Although having an MBA would be nice, it is not critical to get into
large companies such as GE/BP. Once you are in, companies such as
GE have some rather nice programs to encourage you to pursue an
MBA degree at night.

All the Best,

dennisstinissen's picture

I would agree and advise you to go for the bigger company and don't bother for the MBA.

If you want to extend your knowlegde? Yes go for the MBA or a master degree. But don't get your MBA to speed up your career. Chances will come, if you have the skills.

I've been studying IT management in my spare time and I experienced it as a drawback, because the study was so time-consuming, that it 'cost' me 'careervalue' because was studying in stead of networking and profiling myself.

Kind regards,

Nik's picture

There is a widely held misconception that all MBA programs are long on theory and short on practical skills. While this is certainly true of [i]some[/i] MBA programs, many are now focusing more on teaching tactical skills and techniques in addition to general theory.

Having just completed the MBA program at [url=http://biz.colostate.edu/]Colorado State University,[/url] I have to say that I am delighted with what I learned. I now have a much broader grasp of business, especially as it pertains to risk assessment and management, finances and accounting (key practical skills for ANY manager); as well as a solid grounding in marketing, leadership, and operations management.

While I could have learned these skills on my own through reading and podcasts, I would not have had the opportunity to collaborate with other professionals (CSU requires that all its MBA candidates have substantial business experience) and faculty, and would certainly have learned less.

Even in my current position, these skills have made me far more effective and more valuable to my superiors. Given that CSU made it easy for me to take classes while maintaining my job, and that it was reasonably priced, I think it was entirely worth it.

But, in contrast, my cousin-in-law who went to Denver University (a top ranked b-school), found it to be mostly theory and his cohort was predominantly recent college graduates with no business experience. As a result, while DU got him well connected with recruiters and he quickly found a lucrative job (not the experience I had from CSU!), he learned little of value and felt that he mostly paid money and time in order to get recruited -- not to learn.

Not that this is a terrible reason to go to b-school (or any school). And, for most IT-type workers, they're becoming managers of outsourced projects and consultants much moreso than they are hands-on workers. In order to grow, I think you need a broader knowledge base, and business schooling is sure one way to get that.

But, as others have posted, it's not the ONLY way.

Mark's picture

There are only two good reasons to get an MBA - to get a really significant job, which can only be done through one of the top MBA programs (which are really, in my opinion, much more recruiting factories) or to develop your skills to help you do your present and near term promotional jobs more effectively.

Unless you're going to a top school, the MBA won't make you that much more marketable, but it will often help your skills, and in the right job will enable you to do better and get promoted.

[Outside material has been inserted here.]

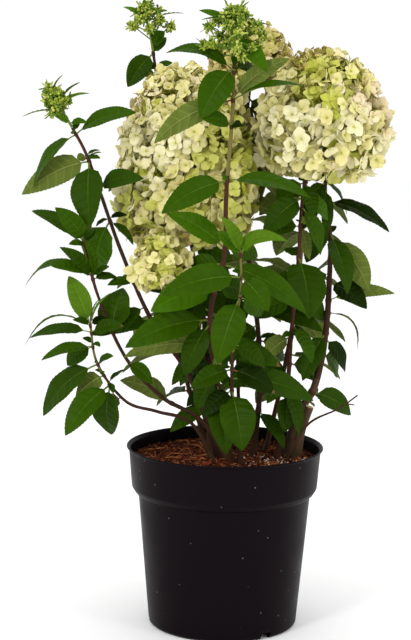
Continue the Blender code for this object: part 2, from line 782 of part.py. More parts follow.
def pot_profile():
    """The (radius, height) line of the pot, from under its base over the lip to its floor."""
    return (
        (0.0, 0.0),
        (BASE_RADIUS - BASE_ROUNDING, 0.0),
        (BASE_RADIUS, BASE_ROUNDING),
        (BODY_TOP_RADIUS, BODY_TOP_HEIGHT),
        (0.5 * (BODY_TOP_RADIUS + COLLAR_FOOT_RADIUS), BODY_TOP_HEIGHT + WALL),
        (COLLAR_FOOT_RADIUS, COLLAR_FOOT_HEIGHT),
        (COLLAR_TOP_RADIUS, POT_HEIGHT - LIP_DEPTH),
        (RIM_RADIUS, POT_HEIGHT - LIP_ROUNDING),
        (RIM_RADIUS - LIP_ROUNDING, POT_HEIGHT),
        (COLLAR_TOP_RADIUS - WALL, POT_HEIGHT - LIP_DEPTH),
        (COLLAR_FOOT_RADIUS - WALL, COLLAR_FOOT_HEIGHT + 0.5 * WALL),
        (BODY_TOP_RADIUS - WALL, BODY_TOP_HEIGHT + WALL),
        (BASE_RADIUS - WALL, FLOOR),
        (0.0, FLOOR),
    )


def build_pot():
    pot = make_object("pot", turned(pot_profile(), POT_SIDES), "pot_plastic")
    notch = pot.modifiers.new("drain_notches", "BOOLEAN")
    notch.object = drain_cutters()
    notch.operation = "DIFFERENCE"
    notch.solver = "MANIFOLD"
    smooth(pot, 30.0)


def drain_cutters():
    """Boxes across the base's edge and rods through its floor, kept as guides."""
    vertices = []
    faces = []
    for degrees in NOTCH_ANGLES:
        angle = math.radians(degrees)
        outward = np.array([math.cos(angle), math.sin(angle), 0.0])
        across = np.array([-math.sin(angle), math.cos(angle), 0.0])
        start = len(vertices)
        for radial in (BASE_RADIUS - NOTCH_DEPTH, BASE_RADIUS + NOTCH_DEPTH):
            for side in (-0.5, 0.5):
                for height in (-CUT_THROUGH, NOTCH_HEIGHT):
                    vertices.append(outward * radial + across * side * NOTCH_WIDTH + UP * height)
        for face in ((0, 1, 3, 2), (4, 6, 7, 5), (0, 4, 5, 1), (2, 3, 7, 6), (0, 2, 6, 4),
                     (1, 5, 7, 3)):
            faces.append([start + corner for corner in face])
    for number in range(DRAIN_HOLES):
        angle = math.radians(NOTCH_ANGLES[0]) + 2.0 * math.pi * (number + 0.5) / DRAIN_HOLES
        centre = np.array([math.cos(angle), math.sin(angle), 0.0]) * DRAIN_RING_RADIUS
        path = (centre - UP * CUT_THROUGH, centre + UP * (FLOOR + CUT_THROUGH))
        rod, rod_faces = tube(path, (UP, UP), (DRAIN_RADIUS, DRAIN_RADIUS), DRAIN_SIDES)
        start = len(vertices)
        vertices.extend(rod)
        faces.extend([[start + corner for corner in face] for face in rod_faces])
    cutters = make_object("drain_cutters", (np.array(vertices), faces), "pot_plastic")
    cutters.display_type = "WIRE"
    cutters.hide_render = True
    return cutters


def mix_shape():
    """The filling, which follows the pot's inner wall a little inside it."""
    wall = pot_profile()[-2:-6:-1]
    radii = [radius - MIX_CLEARANCE for radius, _ in wall]
    heights = [height for _, height in wall]
    profile = [(0.0, FLOOR + GAP), (radii[0], FLOOR + GAP)]
    profile += list(zip(radii[1:3], heights[1:3]))
    profile += [(float(np.interp(MIX_TOP, heights, radii)), MIX_TOP), (0.0, MIX_TOP)]
    return turned(profile, POT_SIDES)


def taper(shoot, curve, where):
    """The radii of a shoot at distances along it, with a flare at the ground."""
    whole = distances(curve)[-1]
    radii = (shoot.foot_radius + (shoot.tip_radius - shoot.foot_radius) * where / whole) * MM
    above = at_distance(curve, where)[:, 2] - curve[0, 2]
    return radii * (1.0 + FLARE * np.exp(-above / FLARE_HEIGHT))


def flat_foot(shape):
    """Levels the first ring of a limb at the ground."""
    vertices, faces = shape
    vertices[: len(faces[0]), 2] = MIX_TOP + GAP
    return vertices, faces


def shoot_curve(shoot):
    curve = curve_through(shoot.route)
    curve[0, 2] = MIX_TOP + GAP
    return curve


def cane_shape(shoot):
    curve = shoot_curve(shoot)
    end = distance_at_height(curve, shoot.bare * MM)
    where = np.insert(ring_places(0.0, end), 1, FLARE_HEIGHT)
    radii = taper(shoot, curve, where)
    cane = tube(at_distance(curve, where), way_at(curve, where), radii, CANE_SIDES)
    return flat_foot(cane)


def stem_shape(shoot):
    curve = shoot_curve(shoot)
    start = distance_at_height(curve, shoot.bare * MM) + GAP
    where = ring_places(start, distances(curve)[-1])
    radii = taper(shoot, curve, where)
    return tube(at_distance(curve, where), way_at(curve, where), radii, STEM_SIDES)


def named(kind, name):
    return next(item for item in kind if item.name == name)


def shoot_end(name):
    """Where a shoot's stem ends, the way it runs there and its radius."""
    shoot = named(SHOOTS, name)
    curve = shoot_curve(shoot)
    way = unit(way_at(curve, distances(curve)[-1]))
    return curve[-1] + way * GAP, way, shoot.tip_radius * MM


def low_head_twig():
    """The side twig from the tall left stem into the low flower head."""
    shoot = named(SHOOTS, "tall_left")
    head = named(HEADS, "flower_head_low")
    curve = shoot_curve(shoot)
    place = at_distance(curve, distance_at_height(curve, LOW_TWIG_HEIGHT * MM))
    foot = np.array(head.foot) * MM
    end = foot + UP * LOW_TWIG_END * head.height * MM
    start = place + unit(end - place) * (shoot.foot_radius * MM + GAP)
    return straight_twig(start, end, LOW_TWIG_RADIUS * MM)


def straight_twig(start, end, radius):
    way = end - start
    return tube((start, end), (way, way), (radius, 0.9 * radius), TWIG_SIDES + 1)


def head_stalk(head):
    """The stalk that goes on from the carrying shoot's tip into the head's core."""
    if not head.carrier:
        return low_head_twig()
    start, way, radius = shoot_end(head.carrier)
    end = np.array(head.foot) * MM + UP * STALK_END * head.height * MM
    bend = start + way * STALK_BEND * (end[2] - start[2])
    return tube((start, bend, end), (way, end - start, end - bend), (radius,) * 3, STEM_SIDES)


def panicle_stem(panicle):
    start, way, radius = shoot_end(panicle.carrier)
    tip = np.array(panicle.tip) * MM
    path = np.array([start, start + way * PANICLE_BEND, tip])
    ways = (way, tip - start, tip - start)
    return path, tube(path, ways, (radius, 0.9 * radius, 0.4 * radius), STEM_SIDES)


def bud_shape(root, end, radius):
    """A cluster of buds on its side twig: eight faces that narrow down to the root."""
    axis = unit(end - root)
    first, second = square_axes(axis)
    vertices = np.array([
        end + axis * radius,
        root,
        end + first * radius,
        end + second * radius,
        end - first * radius,
        end - second * radius,
    ])
    faces = []
    for corner in range(4):
        following = (corner + 1) % 4
        faces.append([0, 2 + corner, 2 + following])
        faces.append([1, 2 + following, 2 + corner])
    return vertices, faces


def panicle_shapes(panicle, space):
    """Bud clusters on side twigs that get shorter towards the tip, round a stem."""
    chance = random.Random(SEED + panicle.buds)
    path, stem = panicle_stem(panicle)
    axis = unit(path[-1] - path[0])
    first, second = square_axes(axis)
    shapes = [stem]
    for number in range(panicle.buds):
        share = number / (panicle.buds - 1)
        height = panicle.start + (PANICLE_END - panicle.start) * share
        angle = number * GOLDEN_ANGLE
        side = math.cos(angle) * first + math.sin(angle) * second
        spread = panicle.spread * MM * (1.0 - PANICLE_TAPER * share) * chance.uniform(0.65, 1.0)
        root = path[0] + (path[-1] - path[0]) * height
        end = root + side * spread + axis * (BUD_TWIG_RISE * spread + BUD_TWIG_FOOT)
        shapes.append(bud_shape(root, end, BUD_RADIUS * chance.uniform(0.85, 1.1)))
    for shape in shapes:
        space.add(shape, panicle.name)
    return shapes


def leaves_on(nodes, curve, owner, space, chance, crowded=False):
    """The solids of the leaves at their nodes along a stem."""
    shapes = []
    for height, *leaves in nodes:
        root = at_distance(curve, distance_at_height(curve, height * MM))
        for leaf in leaves:
            shape = place_leaf(space, owner, root, leaf, facing(root), chance, crowded)
            if shape is not None:
                shapes.append(shape)
    return shapes


def main():
    clear_scene()
    build_pot()
    smooth(make_object("potting_mix", mix_shape(), "potting_mix"), 30.0)
    space = Space()
    space.add(mix_shape(), "potting_mix")
    space.add(turned(pot_profile(), POT_SIDES), "pot")

    stems = {}
    for shoot in SHOOTS:
        cane = cane_shape(shoot)
        smooth(make_object("cane_" + shoot.name, cane, "cane_bark"), 50.0)
        space.add(cane, "cane_" + shoot.name)
        stems[shoot.name] = stem_shape(shoot)
        space.add(stems[shoot.name], shoot.name)
    build_stub_and_twig(space)

    cores = {}
    for head in HEADS:
        cores[head.name] = [core_shape(head), head_stalk(head)]
        for shape in cores[head.name]:
            space.add(shape, head.name)
    sprays = {panicle.name: panicle_shapes(panicle, space) for panicle in PANICLES}

    chance = random.Random(SEED)
    for shoot in SHOOTS:
        curve = shoot_curve(shoot)
        leaves = leaves_on(shoot.nodes, curve, shoot.name, space, chance)
        fuse("shoot_" + shoot.name, [stems[shoot.name]] + leaves, "leaf_green")
    for panicle in PANICLES:
        path, _ = panicle_stem(panicle)
        leaves = leaves_on(panicle.leaves, path, panicle.name, space, chance, crowded=True)
        fuse(panicle.name, sprays[panicle.name] + leaves, "bud_green")

    for head in HEADS:
        shapes = list(cores[head.name])
        scale = floret_scale(head)
        radius = FLORET_RADIUS * scale
        depth = head.radius * MM * (1.0 - CORE_SHARE) + FLORET_STALK
        for place, outward in floret_sites(head, FLORET_SPACING * scale):
            lean = np.array([chance.uniform(-FLORET_LEAN, FLORET_LEAN) for _ in range(3)])
            way = unit(outward + lean)
            spin = chance.uniform(0.0, 0.5 * math.pi)
            base = place - way * radius * FLORET_CUP
            grown = floret_shape(base, way, radius + ROOM, depth, spin)
            if space.free(grown, head.name):
                shapes.append(floret_shape(base, way, radius, depth, spin))
                space.add(shapes[-1], head.name)
        fuse(head.name, shapes, head.colour)


def limb_shape(route, radii, sides):
    """A tapering limb along a route in mm, cut flat at the ground."""
    curve = curve_through(route)
    curve[0, 2] = MIX_TOP + GAP
    where = ring_places(0.0, distances(curve)[-1])
    steps = np.linspace(radii[0], radii[1], len(where)) * MM
    return flat_foot(tube(at_distance(curve, where), way_at(curve, where), steps, sides)), curve


def build_stub_and_twig(space):
    stub, _ = limb_shape(STUB_ROUTE, STUB_RADIUS, CANE_SIDES)
    smooth(make_object("sawn_stub", stub, "cane_bark"), 50.0)
    space.add(stub, "sawn_stub")
    twig, curve = limb_shape(TWIG_ROUTE, TWIG_RADIUS, STEM_SIDES)
    fork = at_distance(curve, FORK_START * distances(curve)[-1])
    prong = straight_twig(fork, fork + np.array(FORK_REACH) * MM, TWIG_RADIUS[1] * MM)
    fuse("bare_twig", [twig, prong], "cane_bark")
    space.add(twig, "bare_twig")


main()
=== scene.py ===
"""Panicle hydrangea grown as a shrub in a round nursery pot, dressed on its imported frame.

The plant is grown by the same rule as the frame's solids, so every leaf, head and bud panicle
stands where its solid does. Each is then made again as a fine surface. Metres, +Z up, origin
at the centre of the pot's underside, and the side that is looked at faces -Y.
"""

import functools
import itertools
import math
import random
from collections import namedtuple

import bpy
import numpy as np
from bpy.props import FloatProperty, FloatVectorProperty, IntProperty, PointerProperty
from mathutils import Matrix, Vector
from mathutils.bvhtree import BVHTree


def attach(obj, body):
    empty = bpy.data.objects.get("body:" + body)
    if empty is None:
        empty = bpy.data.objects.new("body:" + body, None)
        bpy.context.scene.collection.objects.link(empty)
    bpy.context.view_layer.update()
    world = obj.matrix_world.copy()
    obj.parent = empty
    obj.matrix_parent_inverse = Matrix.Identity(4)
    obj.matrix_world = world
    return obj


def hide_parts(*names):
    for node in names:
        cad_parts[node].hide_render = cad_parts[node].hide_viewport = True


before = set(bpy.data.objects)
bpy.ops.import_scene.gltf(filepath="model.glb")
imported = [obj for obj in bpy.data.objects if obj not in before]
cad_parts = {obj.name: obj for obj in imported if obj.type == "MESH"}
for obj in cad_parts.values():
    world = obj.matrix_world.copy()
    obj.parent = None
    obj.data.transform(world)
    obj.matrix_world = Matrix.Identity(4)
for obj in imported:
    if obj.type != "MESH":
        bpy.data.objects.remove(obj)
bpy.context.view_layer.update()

bl_info = {
    "name": "Potted Panicle Hydrangea",
    "version": (1, 0, 0),
    "blender": (4, 5, 0),
    "location": "3D Viewport > Sidebar > Hydrangea",
    "description": "Builds the leaves, flower heads, stems and pot of a panicle hydrangea",
    "category": "Add Mesh",
}

MM = 0.001
GAP = 0.0003
SEED = 11
UP = np.array([0.0, 0.0, 1.0])
GOLDEN_ANGLE = math.pi * (3.0 - math.sqrt(5.0))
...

I think you could probably do either, and I don't know enough to make a recommendation. Sometimes big companies are good, and the fit is right for you. Other times, moving up at a smaller company is easier, and you can later move to management at a bigger company from a management job at your small company. Without knowing more, hard to say.

Mark

obulay's picture

I am going to get MBA part time at Top 35-50 university to develop my skills. I already do my present job well. I work for small casino as the only anslyst and there is no promotion opportunity. I am going to use MBA to change a career to GE/BP, working in IT in management.

Big company is fortune 30 company. I think promotion opportunity are limited. Plus my IT support department is so easy may be offshored.

OB

Mark's picture

OB-

Caution: don't rely on that top 35-50 school to get you that job. It's really only the top 20 schools that draw those companies into recruiting on campus. On the other hand, talk to the schools you're interested in about which companies DO recruit there. If the companies you want don't recruit there, DON'T GO THERE.

I know it sounds harsh, but this is what I tell my friends.

Mark

Nik's picture

As someone who spent a LOT of time shopping for the right b-school to get my own MBA at, I just want to echo Mark's advice.

Go to the school that will get you recruited by your next employer, if that's why you're seeking a degree. Moreover, go to the school that this employer recruits YOUR DESIRED POSITION from.

It's all well and good to go somewhere that will get you picked up by, say, GE, but if they only hire their accountants there and you want an general management role, you're out of luck (unless you want to work up from the accounting department).

Alumni organizations will be able to give you some guidance, and if you have any contacts with the HR department at your target employer, they should be able to give you some guidance. (And if you don't have contacts, they may well be open to cold calls.)